The following steps occur in a concurrent reindex. Each step is run in a separate transaction. If there are multiple indexes to be rebuilt, then each step loops through all the indexes before moving to the next step.

如果在重建索引时出现问题,例如唯一索引中的唯一性冲突,则 REINDEX 命令将失败,但除了预先存在的索引之外,还会遗留下一个“无效”的新索引。此索引将被忽略以用于查询,因为它可能不完整;但是,它仍然会消耗更新开销。psql \d 命令将报告此类索引为 INVALID

If a problem arises while rebuilding the indexes, such as a uniqueness violation in a unique index, the REINDEX command will fail but leave behind an “invalid” new index in addition to the pre-existing one. This index will be ignored for querying purposes because it might be incomplete; however it will still consume update overhead. The psql \d command will report such an index as INVALID:

postgres=# \d tab
       Table "public.tab"
 Column |  Type   | Modifiers
--------+---------+-----------
 col    | integer |
Indexes:
    "idx" btree (col)
    "idx_ccnew" btree (col) INVALID

如果标记为 INVALID 的索引紧跟着 ccnew ,则它对应于在并行操作期间创建的瞬态索引,推荐的恢复方法是使用 DROP INDEX 删除它,然后再次尝试 REINDEX CONCURRENTLY 。如果无效索引紧跟着 ccold ,则它对应于无法删除的原始索引;推荐的恢复方法是只删除所述索引,因为重建本身已经成功。

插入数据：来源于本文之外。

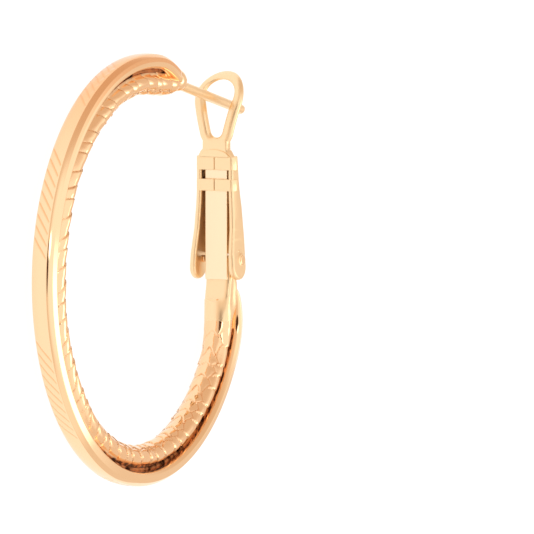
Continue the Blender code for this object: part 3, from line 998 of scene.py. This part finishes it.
@dataclass
class HingeBase:
    """The bar that carries on from the strand and holds the rivet."""

    strand: ScaleStrand
    reach: float = 15.505
    width: float = 2.8
    head_radius: float = 0.49
    length: float = 4.8
    forward: float = 0.8
    backward: float = 1.4
    straight_share: float = 0.44
    front: tuple[float, float] = (1.0, 0.73)
    back: tuple = ((1.0, 0.92), (0.93, 0.46), (0.57, 0.21))
    tail: tuple = ((-0.3, -6.2), (-0.05, -7.5), (0.6, -7.0))
    tail_from: float = 3.2
    tail_reach: float = 4.2
    tail_narrowing: float = 0.3
    round_off: float = 0.42
    head_steps: int = 16
    sleeve_from_deg: float = 334.0
    sleeve_over: float = 0.05
    sleeve_rise: float = 1.6
    sleeve_crowd_deg: float = 3.0
    sleeve_step_deg: float = 0.6
    sleeve_sides: int = 48
    grain: float = 0.09
    passes: int = 55

    def sleeve(self, angle_deg: float, direction: float) -> Vector:
        """A point of the plain sleeve that comes up out of the strand's end."""
        along = math.radians(angle_deg - self.sleeve_from_deg) * self.strand.radius
        full = math.sqrt(1.0 - (1.0 - min(1.0, max(0.0, along / self.sleeve_rise))) ** 2)
        out = math.cos(direction) * full * (self.strand.thickness / 2 + self.sleeve_over)
        side = math.sin(direction) * full * (self.strand.width / 2 + self.sleeve_over)
        return on_hoop(self.strand.centre_radius(angle_deg) + out, angle_deg, self.strand.shift + side)

    def outline(self) -> list[tuple[float, float]]:
        """The bar from the side, about the hoop's centre."""
        points = []
        for step in range(self.head_steps + 1):
            angle = math.pi * step / self.head_steps
            points.append((self.head_radius * math.cos(angle), self.head_radius * math.sin(angle)))
        points.append((-self.head_radius, -self.length * self.straight_share))
        points.append((-self.forward * self.front[0], -self.length * self.front[1]))
        points += [*self.tail, *((self.backward * back, -self.length * drop) for back, drop in self.back)]
        return [(self.reach + back, height) for back, height in points]

    def build(self, bench: Bench) -> None:
        """Make the bar, melted onto a sleeve round the strand's end."""
        bar = plate(self.outline(), -self.width / 2, self.width / 2, self.round_off)
        for vert in bar.verts:
            down = ease((-vert.co.y - self.tail_from) / self.tail_reach)
            vert.co.z = vert.co.z * (1.0 - self.tail_narrowing * down) + self.strand.shift * down
        stations = rounded_ends(
            self.sleeve_from_deg, self.strand.end_deg, self.sleeve_crowd_deg, self.sleeve_step_deg
        )
        sleeve = tube(stations, self.sleeve_sides, self.sleeve)
        bm = melted(gather([bar, sleeve]), self.grain, self.passes)
        bench.piece("hinge_base", bm, Body.HOOP, Slot.POLISHED, CLIP_GOLD, "hoop", MELTED_SHARP_DEG)


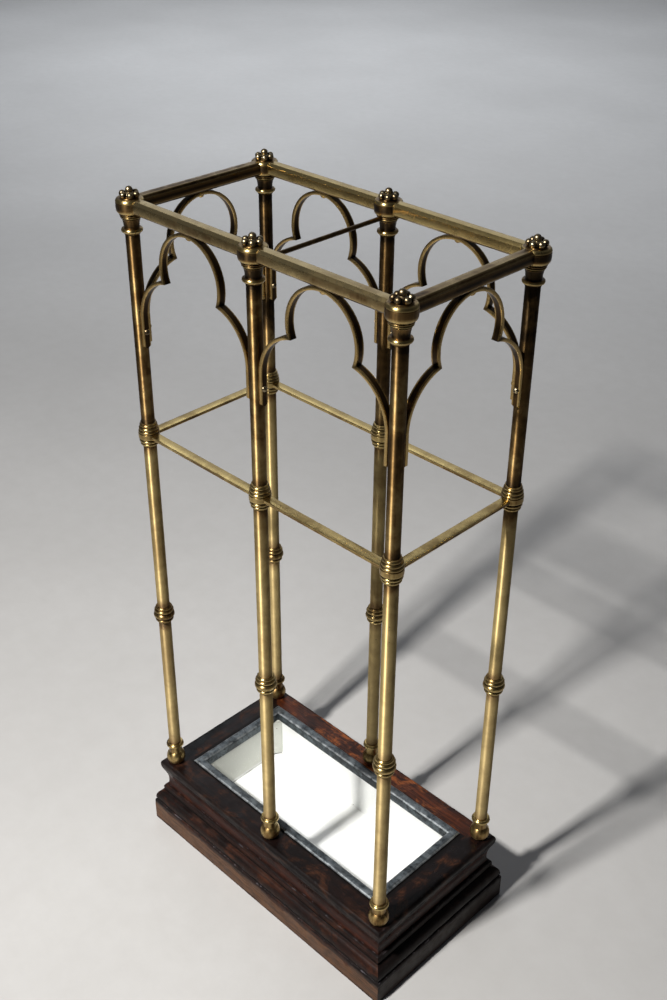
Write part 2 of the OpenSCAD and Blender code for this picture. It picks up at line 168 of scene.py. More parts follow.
def lathe(soup, prof, cx, cy, seg=72, wob=0.0, cap_top=False, cap_low=False, win=2.2, depth=1.3, seed=0.0):
    n = len(prof)
    cav_p, edge_p = profile_marks(prof, win, depth)
    verts, cav, edge, g, uv = [], [], [], [], []
    run = np.concatenate([[0.0], np.cumsum([math.hypot(prof[i][0] - prof[i - 1][0], prof[i][1] - prof[i - 1][1]) for i in range(1, n)])])
    for j, (r, z) in enumerate(prof):
        for i in range(seg):
            a = 2 * math.pi * i / seg
            rr = r
            if wob:
                rr -= wob * (0.5 + 0.5 * fbm(math.cos(a) * 9 + cx, math.sin(a) * 9 + cy, z, 6.0, 2))
            verts.append((cx + rr * math.cos(a), cy + rr * math.sin(a), z))
            cav.append(cav_p[j])
            edge.append(edge_p[j])
            g.append((math.sin(a) * 6 * MM, seed, z * MM))
            uv.append((run[j] * MM, a * 7 * MM))
    faces = []
    for j in range(n - 1):
        for i in range(seg):
            k = (i + 1) % seg
            faces.append((j * seg + i, j * seg + k, (j + 1) * seg + k, (j + 1) * seg + i))
    for flag, ring, z in ((cap_low, 0, prof[0][1]), (cap_top, n - 1, prof[-1][1])):
        if flag:
            c = len(verts)
            verts.append((cx, cy, z))
            cav.append(0.0)
            edge.append(0.0)
            g.append((seed, seed, z * MM))
            uv.append((run[ring] * MM, 0.0))
            for i in range(seg):
                k = (i + 1) % seg
                a, b = ring * seg + i, ring * seg + k
                faces.append((c, a, b) if ring else (c, b, a))
    soup.add(verts, faces, cav, edge, g, uv)


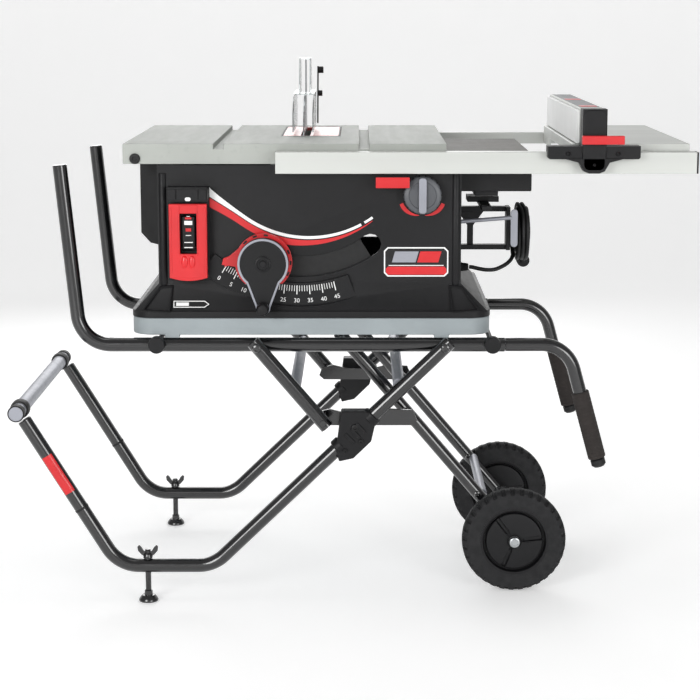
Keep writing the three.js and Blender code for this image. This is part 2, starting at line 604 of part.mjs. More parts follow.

If the index marked INVALID is suffixed ccnew, then it corresponds to the transient index created during the concurrent operation, and the recommended recovery method is to drop it using DROP INDEX, then attempt REINDEX CONCURRENTLY again. If the invalid index is instead suffixed ccold, it corresponds to the original index which could not be dropped; the recommended recovery method is to just drop said index, since the rebuild proper has been successful.

常规索引构建允许在同一表上同时发生其他常规索引构建,但一次只能在表上发生一次并行索引构建。在两种情况下,在此期间都不允许对表进行其他类型的模式修改。另一个区别是可以在事务块中执行常规 REINDEX TABLEREINDEX INDEX 命令,但不能在事务块中执行 REINDEX CONCURRENTLY

Regular index builds permit other regular index builds on the same table to occur simultaneously, but only one concurrent index build can occur on a table at a time. In both cases, no other types of schema modification on the table are allowed meanwhile. Another difference is that a regular REINDEX TABLE or REINDEX INDEX command can be performed within a transaction block, but REINDEX CONCURRENTLY cannot.

与任何长时间运行的事务一样,表上的 REINDEX 可能会影响其他任何表上的并行 VACUUM 可以移除哪些元组。

Like any long-running transaction, REINDEX on a table can affect which tuples can be removed by concurrent VACUUM on any other table.

REINDEX SYSTEM 不支持 CONCURRENTLY ,因为无法并发重新建立系统目录索引。

REINDEX SYSTEM does not support CONCURRENTLY since system catalogs cannot be reindexed concurrently.

此外,不能并发重新建立排除约束的索引。如果在此命令中直接命名了此类索引,则会引发错误。如果对具有排除约束索引的表或数据库进行并行重新建立索引,则将会跳过那些索引。(有可能在没有 CONCURRENTLY 选项的情况下重新建立此类索引)。

Furthermore, indexes for exclusion constraints cannot be reindexed concurrently. If such an index is named directly in this command, an error is raised. If a table or database with exclusion constraint indexes is reindexed concurrently, those indexes will be skipped. (It is possible to reindex such indexes without the CONCURRENTLY option.)

运行 REINDEX 的每个后端将在 pg_stat_progress_create_index 视图中报告其进度。详情请参阅 Section 28.4.4

Each backend running REINDEX will report its progress in the pg_stat_progress_create_index view. See Section 28.4.4 for details.

Examples

重建单个索引:

Rebuild a single index:

REINDEX INDEX my_index;

重建表 my_table 上的所有索引:

Rebuild all the indexes on the table my_table:

REINDEX TABLE my_table;

在不信任系统索引已有效的情况下,重新构建特定数据库中的所有索引:

Rebuild all indexes in a particular database, without trusting the system indexes to be valid already:

$ export PGOPTIONS="-P"
$ psql broken_db
...
broken_db=> REINDEX DATABASE broken_db;
broken_db=> \q

为一个表重新构建索引,在重新索引进行时,不阻止对涉及关系的读写操作:

Rebuild indexes for a table, without blocking read and write operations on involved relations while reindexing is in progress:

REINDEX TABLE CONCURRENTLY my_broken_table;

Compatibility

SQL 标准中没有 REINDEX 命令。

There is no REINDEX command in the SQL standard.